Oleh : Ahmad Fanani (PW IPM Jawa Tengah)


“Di dunia ini tak ada yang abadi kecuali perubahan. Perubahan system perkaderan dengan demikian merupakan suatu keniscayaan”.
 (Dr. Khoiruddin Bashori)
Bagi organisasi kader seperti Ikatan Pelajar Muhammadiyah, perkaderan merupakan  suatu bagian integral yang menjadi elan vital dan mempunyai peran strategis serta posisi sentral dalam upaya melangsungkan agenda gerakan menuju ciata- cita ideal mewujudkan masyarakat islam yang sebenar- benarnya. Tanpa dukungan sistem perkaderan yang baik dan kontekstual, IPM tidak akan bisa bertahan dan melangsungkan gerakannya sesuai dengan khittah perjuangan yang dikibarkan. Tujuan yang dicita-citakan hanya akan menjadi hiasaan mimpi atau teks utopis tanpa adanya sokongan kader unggul yang memahami benar hakikat gerakan, karena pada hakikatnya kader adalah aksentuator dan ujung tombak perjuangan organisasi. Dengan demikian, keberadaan kader unggul yang mempunyai kualifikasi dan kompetensi serta memahami benar  hakikat gerakan merupakan jaminan atas kelangsungan dan perkembangan organisasi dimasa depan.

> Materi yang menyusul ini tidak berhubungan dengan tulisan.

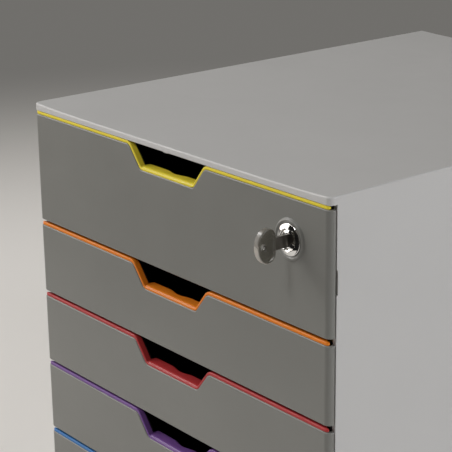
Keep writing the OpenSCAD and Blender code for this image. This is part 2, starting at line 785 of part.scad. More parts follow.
module cam_screw() {
    color(zinc) lock_place() {
        y_rod(cam_screw_d, cam_y - cam_screw_l, cam_y + cam_t + eps);
        y_rod(cam_head_d, cam_y + cam_t, cam_y + cam_t + cam_head_h);
    }
}

module key_blade() {
    wafers = 5;
    wafer_pitch = 3.4;
    cut_d = 2.4;
    tip = 2.6;
    color(brass) lock_place() difference() {
        translate([-blade_t / 2, bow_back_y - blade_root, -blade_h / 2])
            cube([blade_t, blade_root + bow_out + blade_in, blade_h]);
        // Cuts for the lock's wafers, shallow and deep in turn
        for (k = [1:wafers])
            translate([0, front_y + k * wafer_pitch, blade_h / 2 + cut_d / 6 - (k % 2) * cut_d / 5])
                rotate([0, 90, 0]) cylinder(d = cut_d, h = 2 * blade_t, center = true);
        // Pointed tip
        for (s = [-1, 1])
            translate([0, front_y + blade_in, s * blade_h / 2]) rotate([45, 0, 0])
                cube([2 * blade_t, tip, tip], center = true);
    }
}

module key_bow() {
    slot_h = blade_h + 2 * slip;
    color(smoke) lock_place() difference() {
        translate([-bow_t / 2, 0, 0]) rotate([90, 0, 90]) linear_extrude(bow_t) bow_outline(0);
        // Faces that lie a little under the rim
        for (s = [-1, 1]) translate([s * (bow_t - bow_sink + eps) / 2, 0, 0]) rotate([90, 0, 90])
            linear_extrude(bow_sink + eps, center = true) bow_outline(bow_rim);
        translate([-blade_t / 2 - slip, bow_back_y - blade_root - slip, -slot_h / 2])
            cube([blade_t + 2 * slip, blade_root + slip + eps, slot_h]);
        translate([0, bow_back_y - bow_l + ring_hole_in, 0]) rotate([0, 90, 0])
            cylinder(d = ring_hole_d, h = bow_t + 2, center = true);
    }
}

// Side view of the bow, shrunk by inset: an oval with a flat towards the blade
module bow_outline(inset) {
    end_y = bow_back_y - bow_l;
    intersection() {
        translate([end_y + bow_round, 0]) polygon([for (k = [1:oval_steps])
            [(bow_round - inset) * cos(360 * k / oval_steps), (bow_h / 2 - inset) * sin(360 * k / oval_steps)]]);
        translate([end_y, -bow_h / 2]) square([bow_l - inset, bow_h]);
    }
}

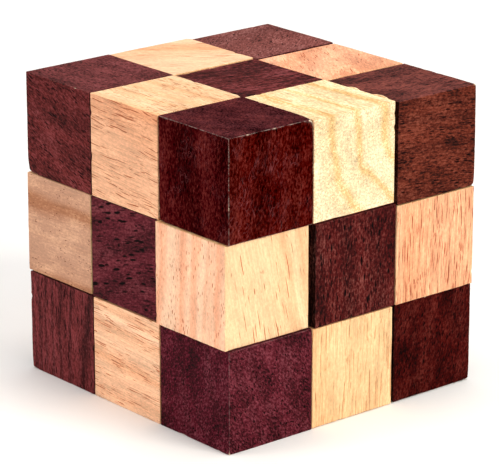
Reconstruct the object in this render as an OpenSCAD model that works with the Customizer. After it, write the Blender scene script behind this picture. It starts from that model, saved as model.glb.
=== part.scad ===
// A wooden snake puzzle folded up into its cube: 27 drilled blocks threaded on one elastic cord.
// Millimetres. Z is up, the front faces -Y, and the origin is on the table under the middle of the cube.
// The blocks are numbered along the cord, from the front left corner at the bottom.

/* [Blocks] */
// Side of one block
block_side = 24.7; // [22:0.1:30]
// Space between blocks that stand side by side
side_gap = 0.3; // [0.1:0.05:0.5]
// Space between blocks that stand one behind the other
depth_gap = 0.15; // [0.1:0.05:0.5]
// Space between blocks that stand on each other
stack_gap = 0.1; // [0.1:0.05:0.3]
// Extra space, front to back, beside the rows that the cord doesn't draw tight
slack = 0.7; // [0:0.1:1]

/* [Cord] */
// Diameter of the elastic cord
cord_d = 2.8; // [2:0.1:3]
// Diameter of the hole drilled for the cord
hole_d = 6; // [5.5:0.1:7]

/* [Cord ends] */
// Diameter of the knot at each end of the cord
knot_d = 7; // [7:0.1:7.4]
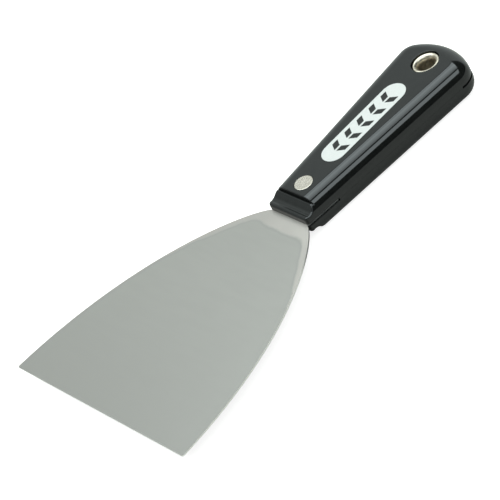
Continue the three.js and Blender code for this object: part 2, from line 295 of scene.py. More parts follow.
def blade_steel():
    material, tree, shader, place = finish("ground_blade_steel", Metallic=0.72, Anisotropic=0.8)
    tangent = node(tree, "ShaderNodeCombineXYZ", {"X": 1.0}).outputs[0]
    tree.links.new(tangent, shader.inputs["Tangent"])
    stored = node(tree, "ShaderNodeAttribute", attribute_name="grind_depth").outputs["Fac"]
    wobble = ramp(tree, noise(tree, place, (1, 1, 1), 150, 2.0), 0.25, 0.75, -0.6, 0.6)
    depth = math_node(tree, "ADD", stored, wobble)
    zone = ramp(tree, depth, -0.8, 0.6, 1, 0)
    scratches = noise(tree, place, (1, 0.03, 1), 5200, 4.0)
    bands = noise(tree, place, (1, 0.2, 1), 260, 2.0)
    clouds = noise(tree, place, (1, 1, 1), 38, 4.0)
    ground = mottled(tree, bands, 0.3, 0.7, *GROUND_TONES)
    rolled = mottled(tree, clouds, 0.35, 0.65, *ROLLED_TONES)
    spot = node(tree, "ShaderNodeSeparateXYZ", {0: place}).outputs
    along = spot["X"]
    rolled = mottled(tree, spot["Y"], 2 * MM, 11 * MM, rolled, ROLLED_FAR_SIDE)
    near_edge = ramp(tree, along, EDGE_X - 20 * MM, EDGE_X + 75 * MM, 1, 0)
    ground = mix_color(tree, near_edge, ground, GROUND_BY_THE_EDGE)
    # A thin band just inside the grind's end gets the painted shadow of the grind's step.
    fade_in = ramp(tree, depth, -0.1, 0.5, 0, 1)
    fade_out = ramp(tree, depth, 0.5, 1.7, 1, 0)
    grind_step_shade = math_node(tree, "MULTIPLY", fade_in, fade_out)
    share = math_node(tree, "MULTIPLY", grind_step_shade, GRIND_STEP_SHADE_SHARE)
    ground_with_step_shade = mix_color(tree, share, ground, GRIND_STEP_PAINTED_SHADE)
    face = mix_color(tree, zone, ground_with_step_shade, rolled)
    # The cut sides get a painted reflection that goes from bright to dark along the blade.
    side_painted_reflection = mottled(tree, along, EDGE_X + 84 * MM, EDGE_X + 94 * MM, *CUT_SIDE_PAINTED_REFLECTION)
    normal = node(tree, "ShaderNodeNewGeometry").outputs["True Normal"]
    level = math_node(tree, "ABSOLUTE", node(tree, "ShaderNodeSeparateXYZ", {0: normal}).outputs["Z"])
    wall = ramp(tree, level, 0.3, 0.6, 1, 0)
    tree.links.new(mix_color(tree, wall, face, side_painted_reflection), shader.inputs["Base Color"])
    ground_gloss = ramp(tree, scratches, 0.3, 0.7, 0.28, 0.32)
    rolled_gloss = ramp(tree, clouds, 0.3, 0.7, 0.30, 0.36)
    gloss = node(tree, "ShaderNodeMix", {"Factor": zone, 2: ground_gloss, 3: rolled_gloss})
    tree.links.new(gloss.outputs[0], shader.inputs["Roughness"])
    bump(tree, shader, scratches, 0.0003 * MM)
    return material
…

Perkaderan sebagai suatu proses dan sistem pembinaan anggota untuk terwujudnya kualitas sumber daya manusia yang menjadi kekuatan pelaku dan ujung tombak gerakan menuju pencapaian yang di cita-citakan pada hakikatnya merupakan sesuatu yang sangat penting dan strategis. IPM tidak akan bertahan dan mampu melangsungkan gerakannya sesuai dengan misi dan tujuannya manakala tidak didukung dan digerakkan oleh para kadernya yang memahami hakikat IPM dan sekaligus memiliki kualitas yang unggul dalam menggerakkan organisasi. Kenyataan yang demikian makin memperteguh pandangan betapa penting dan strategis posisi dan peran kader dalam IPM. Satu hal yang tidak bisa dipungkiri adalah peran strategis perkaderan IPM tidak hanya berimplikasi pada kelangsungan organisasi pelajar ini sendiri, melainkan juga mempunyai korelasi positif bagi perkembangan dan kemajuan Muhammadiyah sebagai inang dari organisasi ini. Karena sebagai organisasi otonom, idealnya IPM merupakan pemasok utama kader penerus muhammadiyah.  Sebagaimana termaktub dalam tanfidz terbarunya bahwa IPM adalah lembaga kaderisasi yang salah satu fungsinya adalah melakukan proses penyiapan kader-kader untuk terlibat dalam aktifitas kemanusiaan dan kemasyarakatan yang lebih luas dari lingkup IPM. Dan satu pertimbangan yang tidak bisa dipungkiri IPM adalah bahwa IPM merupakan organisasi otonom Muhammadiyah dan berfungsi menjaga proses kaderisasi di Muhammadiyah. ltu artinya IPM sebagai lembaga kaderisasi Muhammadiyah.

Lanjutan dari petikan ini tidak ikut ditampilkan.